Notes and Commentary
For the fifth lesson, the Interpreter takes Christian to see a beautiful Palace. This Palace represents the glory of heaven and eternal life. Seeing it brings Christian much delight. While the Palace itself is wonderful to behold, Christian also sees many people clothed in gold walking on top of it. These people represent the saints of God who have endured to the end and can say with Paul: "I have fought the good fight, I have finished the race, I have kept the faith" (2 Timothy 4:7). After seeing the saints enjoying their reward, Christian expresses to the Interpreter his desire to go in.
The Door of the Palace signifies the true Gospel of Christ. Bunyan used this symbol of a Door earlier in his allegory to represent the Gospel. Goodwill said to Christian when he came through the Gate: "An open Door is set before you, and no man can shut it" (Revelation 3:8). Although no man can shut this Door, many attempt to block its path and destroy those who attempt to go through it. Christian sees a great company of men who desire to go, in but are afraid. This company represents the multitudes who want eternal life, its blessing and its joys, but are unwilling to endure the suffering, persecution and difficulties that come with obtaining it. Especially in Bunyan's day, those who pursued the true Gospel, in opposition to the established Anglican Church and the laws of the state, placed their lives in great danger.
Bunyan depicts the danger first as a man sitting at a table, ready to take down the name of any who would go through the Door. In Bunyan's time those who proclaimed the true Gospel were branded as "non-conformists" by the authorities. They were often arrested, imprisoned, stripped of worldly possessions, and publicly harassed and humiliated in an attempt to force them to renounce their faith.

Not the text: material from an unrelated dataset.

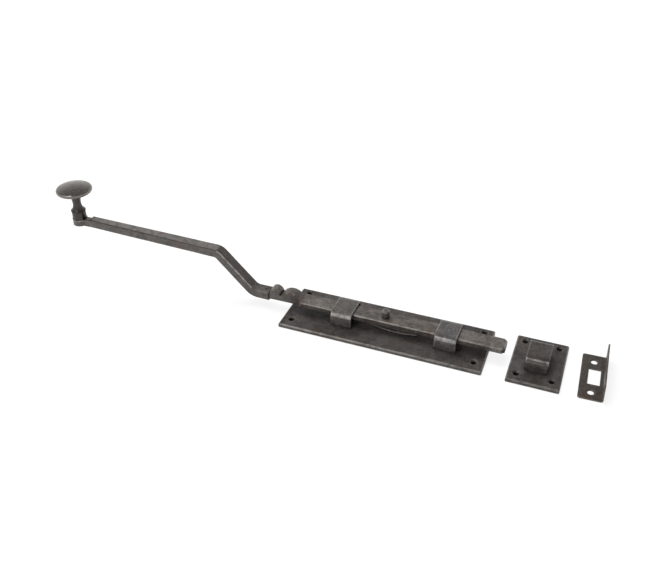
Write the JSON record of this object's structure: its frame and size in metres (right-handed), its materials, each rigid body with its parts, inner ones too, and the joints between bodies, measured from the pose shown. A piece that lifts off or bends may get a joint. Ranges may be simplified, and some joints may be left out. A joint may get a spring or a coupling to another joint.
{
  "type": "french door bolt",
  "caption": "Hand-forged sliding door bolt on a bevelled back plate, with a long cranked arm and mushroom knob, a bridged receiver plate and an angled keep.",
  "frame": {"origin": "centre of the back plate's underside, the face that lies on the door", "axes": "+X along the bolt towards its nose and the receiver, +Z away from the door"},
  "size_m": [0.5756, 0.0685, 0.0944],
  "materials": {
    "plate_steel": "dark wax over hand-forged steel, satin",
    "strap_steel": "dark wax over hand-forged steel, satin",
    "bar_steel": "dark wax over hand-forged steel, satin",
    "arm_steel": "dark wax over hand-forged steel, satin",
    "knob_steel": "dark wax over hand-forged steel, satin",
    "pin_steel": "dark wax over hand-forged steel, satin",
    "spring_steel": "dark wax over spring steel strip",
    "keep_steel": "dark wax over folded sheet, satin"
  },
  "bodies": {
    "root": {"back_plate": "plate_steel", "rear_strap": "strap_steel", "front_strap": "strap_steel", "receiver_plate": "plate_steel", "receiver_bridge": "strap_steel", "angled_keep": "keep_steel"},
    "bolt": {"bolt_bar": "bar_steel", "crank_arm": "arm_steel", "arm_pin": "pin_steel", "stop_pin": "pin_steel", "bow_spring": "spring_steel", "knob": "knob_steel"}
  },
  "joints": [
    {"name": "bolt_slide", "type": "slide", "parent": "root", "child": "bolt", "axis": [1, 0, 0], "range_m": [-0.0264, 0.035]}
  ]
}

Along with the man at the table, a company of men in armor is standing near the Door. These men represent the authorities of the established church and the state who had the power to enact laws and create as much "hurt and mischief" as possible for those who would not conform to their ways. This opposition was not new to Bunyan's day. Believers in all ages have faced trials in this life. Paul explained some of his own difficulties to the Corinthians:
"From the Jews five times I received forty stripes minus one. Three times I was beaten with rods; once I was stoned; three times I was shipwrecked; a night and a day I have been in the deep; in journeys often, in perils of waters, in perils of robbers, in perils of my own countrymen, in perils of the Gentiles, in perils in the city, in perils in the wilderness, in perils in the sea, in perils among false brethren; in weariness and toil, in sleeplessness often, in hunger and thirst, in fastings often, in cold and nakedness" (2 Corinthians 11:24-27).
The sight of such opposition leaves Christian amazed. None in the crowd were willing to face the opposition and gain the great the great reward of eternal life until a Valiant Man comes forward and boldly tells the man at the table: "Set down my name, Sir." Once the Valiant Man has publicly professed that he is a true believer, he takes the Sword (the Word of God) and the Helmet (Salvation) and rushes toward the Door. With much determination he perseveres and reaches the Palace.
In this lesson Christian learns several truths that will prove valuable to the success of his journey to the Celestial City. He learns, for example:
- He must face many fierce and strong enemies along the way.
- He must have courage and faith and never give up.
- He sees the importance of the Sword and the Helmet in winning the battle.
- He sees that he is not alone. There are many who have gone before him and their struggles were not in vain.
- He sees that the battle is worth fighting for the glory to be obtained at the end.
Soon Christian will fight his own battle against Apollyon in the Valley of Humiliation. The lessons he is now learning at the House of the Interpreter will be essential to his victory.
We can also benefit from the Interpreter's lesson. We are commanded in Scripture:
But you, O man of God, flee these things and pursue righteousness, godliness, faith, love, patience, gentleness. Fight the good fight of faith, lay hold on eternal life, to which you were also called and have confessed the good confession in the presence of many witnesses (1 Timothy 6:11-12).
We must set out hearts firmly upon the pursuit of eternal life, and press on despite the cost. Thos who live in fear of men and of what men can do will not come within the Door. We must as Paul,
…count all things loss for the excellence of the knowledge of Christ Jesus my Lord, for whom I have suffered the loss of all things, and count them as rubbish, that I may gain Christ (Philippians 3:8).
One more point is worth noting here in Bunyan's story. At the end of the lesson Christian smiles. He has already faced a measure of opposition and trial, and he is convinced that he understands the meaning of the lesson. In his confidence he tells the Interpreter: "Now let me go hence." The Interpreter, however, says: "Nay, stay till I have showed you a little more." Like Christian, we are often much too sure of ourselves and ready to leave the House of the Interpreter before we have seen all that is necessary. Our preparation for the battle is an essential part of our sanctification and perseverance. We are often much too ready to go and face the world without first saturating ourselves with the Word of God. The Spirit would have us stay longer and drink deeper from the Word. He has much to teach us that will help us avoid danger and face temptation. Like Christian, we must learn the value of lingering long in the Word of God.